Data shown:
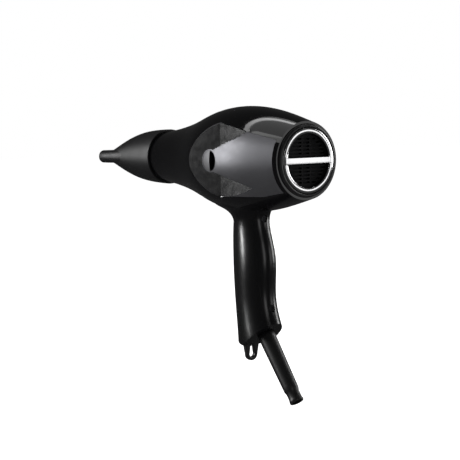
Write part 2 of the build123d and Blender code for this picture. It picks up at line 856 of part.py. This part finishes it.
air_guide = air_guide - rod((lead_x, 0, barrel_height - 35), (lead_x, 0, barrel_height - 16), 4.6)

# ---- Switches, board and leads in the handle ----------------------------------------------------
board_rear_x = lead_x - lead_radius
board_front_x = board_rear_x - board_thickness
switch_board = block(
    (board_front_x, -board_half_width, board_low_z), (board_rear_x, board_half_width, board_high_z)
)
rail_wall = 1.4
rail_front_x = board_front_x - rail_wall
rail_rear_x = board_rear_x + rail_wall
rail_start = board_half_width - 2 * blend
for side in (-1, 1):
    rail = block(
        (rail_front_x, min(side * rail_start, side * far), board_low_z + 4),
        (rail_rear_x, max(side * rail_start, side * far), board_high_z - 6),
    )
    housing = housing + (rail & handle_inner)
housing = housing - switch_board


def rocker_switch(pivot_x, height):
    # The switch's body on the board, with two ears that carry the rocker's pins.
    body = block(
        (pivot_x + switch_front, -ear_half_width, height - window_half_height + 0.2),
        (board_front_x, ear_half_width, height + window_half_height - 0.2),
    )
    for side in (-1, 1):
        near = side * window_half_width
        outer = side * ear_half_width
        body = body + block(
            (pivot_x - ear_reach, min(near, outer), height - ear_reach),
            (pivot_x + switch_front + 0.5, max(near, outer), height + ear_reach),
        )
    pin_hole = rod((pivot_x, -far, height), (pivot_x, far, height), pivot_radius + turning_clearance)
    return body - pin_hole


def rocker(pivot_x, height):
    with BuildPart() as form:
        side_plane = Plane(origin=(pivot_x, rocker_half_width, height), x_dir=(1, 0, 0), z_dir=(0, -1, 0))
        with BuildSketch(side_plane):
            with BuildLine():
                Polyline(*rocker_outline, close=True)
            make_face()
        extrude(amount=2 * rocker_half_width)
        front_edges = form.edges().filter_by(lambda edge: edge.center().X < pivot_x - 3)
        fillet(front_edges, 0.5)
    pin_reach = ear_half_width - pin_inset
    pin = rod((pivot_x, -pin_reach, height), (pivot_x, pin_reach, height), pivot_radius)
    return form.part + pin


speed_rocker, heat_rocker = [rocker(*place) for place in rocker_pivots]
speed_switch, heat_switch = [rocker_switch(*place) for place in rocker_pivots]

cool_shot_button = rod((button_front_x, 0, cool_z), (button_rear_x, 0, cool_z), button_radius)
cool_shot_button = fillet(cool_shot_button.edges().sort_by(Axis.X)[0], 0.8)
cool_shot_button = cool_shot_button + rod(
    (button_rear_x - 1.2, 0, cool_z), (button_rear_x, 0, cool_z), button_flange_radius
)
contact_front_x = board_front_x - 3.2
cool_switch = block((contact_front_x, -4.5, cool_z - 4.5), (board_front_x, 4.5, cool_z + 4.5))
spring_length = contact_front_x - button_rear_x
with BuildPart() as button_spring:
    with BuildLine() as spring_path:
        Helix(
            pitch=(spring_length - 2 * spring_wire) / 5,
            height=spring_length - 2 * spring_wire - 0.1,
            radius=spring_radius,
            center=(button_rear_x + spring_wire + 0.05, 0, cool_z),
            direction=(1, 0, 0),
        )
    with BuildSketch(Plane(origin=spring_path.line @ 0, z_dir=spring_path.line % 0)):
        Circle(spring_wire)
    sweep(path=spring_path.line, is_frenet=True)
suppressor = block((board_rear_x, -6, -1), (board_rear_x + 9, 6, 4))
terminal_block = block((board_rear_x, -7, board_low_z + 2), (board_rear_x + 8, 7, board_low_z + 12))
leads = []
lead_top = barrel_height - math.sqrt((bearing_radius + cap_boss_wall) ** 2 - lead_spread**2) - blend
lead_foot = board_low_z + 20
for side in (-1, 1):
    lead_y = side * lead_spread
    leads.append(rod((lead_x, lead_y, lead_foot), (lead_x, lead_y, lead_top), lead_radius))

# ---- Cord sleeve and its clamp ------------------------------------------------------------------
sleeve_profile = [
    (-wall - boot_collar, boot_bore),
    (-wall - boot_collar, boot_collar_radius),
    (-wall, boot_collar_radius),
    (-wall, boot_shank_radius),
    (0, boot_shank_radius),
    (0, boot_base_radius - 0.6),
    (0.6, boot_base_radius),
    (boot_length - 12, boot_end_radius),
    (boot_length - 9, boot_neck_radius),
    (boot_length - 4, boot_neck_radius),
    (boot_length - 1.2, boot_mouth_radius),
    (boot_length, boot_mouth_radius - 0.3),
    (boot_length, boot_bore),
]
boot_view = Plane(origin=(exit_x, 0, exit_z), x_dir=exit_direction, z_dir=(0, -1, 0))
with BuildPart() as cord_boot:
    with BuildSketch(boot_view):
        with BuildLine():
            Polyline(*sleeve_profile, close=True)
        make_face()
    revolve(axis=Axis((exit_x, 0, exit_z), exit_direction))
clamp_seat = exit_plane.offset(-wall - boot_collar)
with BuildPart() as clamp_blank:
    with BuildSketch(clamp_seat.offset(-clamp_thickness)):
        Rectangle(clamp_screw_spacing + clamp_margin, 2 * boot_collar_radius - 2)
        Circle(boot_bore, mode=Mode.SUBTRACT)
    extrude(amount=clamp_thickness)
cord_clamp = clamp_blank.part & handle_inner
clamp_screws = []
for side in (-1, 1):
    foot = Vector(*along_exit(-wall - boot_collar)) + Vector(0, side * clamp_screw_spacing / 2, 0)
    boss_end = foot + exit_direction * (boot_collar + blend)
    shank_end = foot + exit_direction * boot_collar
    head_seat = foot - exit_direction * clamp_thickness
    head_end = head_seat - exit_direction * clamp_head_height
    boss = rod(tuple(foot), tuple(boss_end), clamp_screw_radius + clamp_boss_wall)
    shank = rod(tuple(head_seat), tuple(shank_end), clamp_screw_radius)
    head = rod(tuple(head_end), tuple(head_seat), clamp_screw_radius + clamp_head_wall)
    housing = (housing + (boss & handle_form(wall, 0))) - shank
    cord_clamp = cord_clamp - shank
    clamp_screws.append(shank + head)

# ---- Files --------------------------------------------------------------------------------------
pieces = {
    "main_housing": housing,
    "side_panel_right": panel_piece,
    "side_panel_left": mirror(panel_piece, about=Plane.XZ),
    "side_inlay_right": side_inlay,
    "side_inlay_left": mirror(side_inlay, about=Plane.XZ),
    "front_grip": front_grip,
    "handle_rear_cover": rear_cover,
    "handle_screws": Compound(children=screws),
    "hanging_loop": hanging_loop.part,
    "nozzle_shell": nozzle_shell,
    "nozzle_snap_ring": nozzle_snap_ring,
    "rear_rim": rear_rim,
    "rear_trim_ring": rear_trim_ring,
    "rear_grille": rear_grille,
    "filter_mesh": filter_mesh,
    "filter_frame": filter_frame,
    "fan_shroud": fan_shroud,
    "motor_can": motor_can,
    "motor_end_cap": motor_end_cap,
    "rear_bearing": rear_bearing,
    "front_bearing": front_bearing,
    "field_magnets": magnets.part,
    "carbon_brushes": brushes.part,
    "motor_shaft": motor_shaft,
    "rotor_core": rotor_core,
    "commutator": commutator,
    "fan_impeller": fan_impeller,
    "mica_sleeve": mica_sleeve,
    "mica_boards": mica_boards.part,
    "heater_coil": heater_coil.part,
    "thermostat": thermostat,
    "thermal_fuse": thermal_fuse,
    "front_grille": front_grille.part,
    "air_guide": air_guide,
    "speed_rocker": speed_rocker,
    "heat_rocker": heat_rocker,
    "speed_switch": speed_switch,
    "heat_switch": heat_switch,
    "cool_shot_button": cool_shot_button,
    "cool_switch": cool_switch,
    "button_spring": button_spring.part,
    "switch_board": switch_board,
    "suppressor": suppressor,
    "terminal_block": terminal_block,
    "motor_leads": Compound(children=leads),
    "cord_boot": cord_boot.part,
    "cord_clamp": cord_clamp,
    "clamp_screws": Compound(children=clamp_screws),
}
for name, piece in pieces.items():
    piece.label = name
    export_step(piece, "parts/" + name + ".step")
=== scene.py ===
import bpy, bmesh, math, json
from mathutils import Matrix, Vector


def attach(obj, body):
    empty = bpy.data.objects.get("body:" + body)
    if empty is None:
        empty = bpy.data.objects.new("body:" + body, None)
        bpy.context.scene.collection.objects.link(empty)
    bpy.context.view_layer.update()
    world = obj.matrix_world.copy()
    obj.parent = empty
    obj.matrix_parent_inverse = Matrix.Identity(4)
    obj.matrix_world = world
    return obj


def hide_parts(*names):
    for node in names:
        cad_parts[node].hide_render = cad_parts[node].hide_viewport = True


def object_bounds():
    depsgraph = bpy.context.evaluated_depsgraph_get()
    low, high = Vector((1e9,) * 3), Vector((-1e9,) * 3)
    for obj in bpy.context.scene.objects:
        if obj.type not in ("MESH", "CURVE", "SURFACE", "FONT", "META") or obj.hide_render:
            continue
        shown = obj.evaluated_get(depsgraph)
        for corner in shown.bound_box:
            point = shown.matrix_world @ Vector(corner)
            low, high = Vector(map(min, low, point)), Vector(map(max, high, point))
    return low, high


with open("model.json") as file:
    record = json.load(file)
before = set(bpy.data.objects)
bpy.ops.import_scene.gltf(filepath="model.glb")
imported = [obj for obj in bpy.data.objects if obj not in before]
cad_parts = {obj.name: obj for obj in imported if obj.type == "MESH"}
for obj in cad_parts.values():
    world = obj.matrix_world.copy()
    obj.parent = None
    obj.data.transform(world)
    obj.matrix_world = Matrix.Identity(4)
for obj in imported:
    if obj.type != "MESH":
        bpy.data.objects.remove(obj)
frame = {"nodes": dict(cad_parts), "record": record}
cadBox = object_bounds()
nodes = frame["nodes"]
mm = 0.001
print("frame loaded", len(nodes), "nodes")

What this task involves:
In the listing above, please print only the lines from the first one to the line where "housing = housing - switch_board" appears, exactly as written, both of those lines included.

Completed exercise:
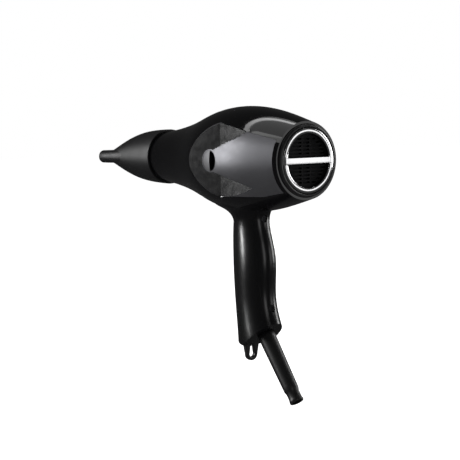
Write part 2 of the build123d and Blender code for this picture. It picks up at line 856 of part.py. This part finishes it.
air_guide = air_guide - rod((lead_x, 0, barrel_height - 35), (lead_x, 0, barrel_height - 16), 4.6)

# ---- Switches, board and leads in the handle ----------------------------------------------------
board_rear_x = lead_x - lead_radius
board_front_x = board_rear_x - board_thickness
switch_board = block(
    (board_front_x, -board_half_width, board_low_z), (board_rear_x, board_half_width, board_high_z)
)
rail_wall = 1.4
rail_front_x = board_front_x - rail_wall
rail_rear_x = board_rear_x + rail_wall
rail_start = board_half_width - 2 * blend
for side in (-1, 1):
    rail = block(
        (rail_front_x, min(side * rail_start, side * far), board_low_z + 4),
        (rail_rear_x, max(side * rail_start, side * far), board_high_z - 6),
    )
    housing = housing + (rail & handle_inner)
housing = housing - switch_board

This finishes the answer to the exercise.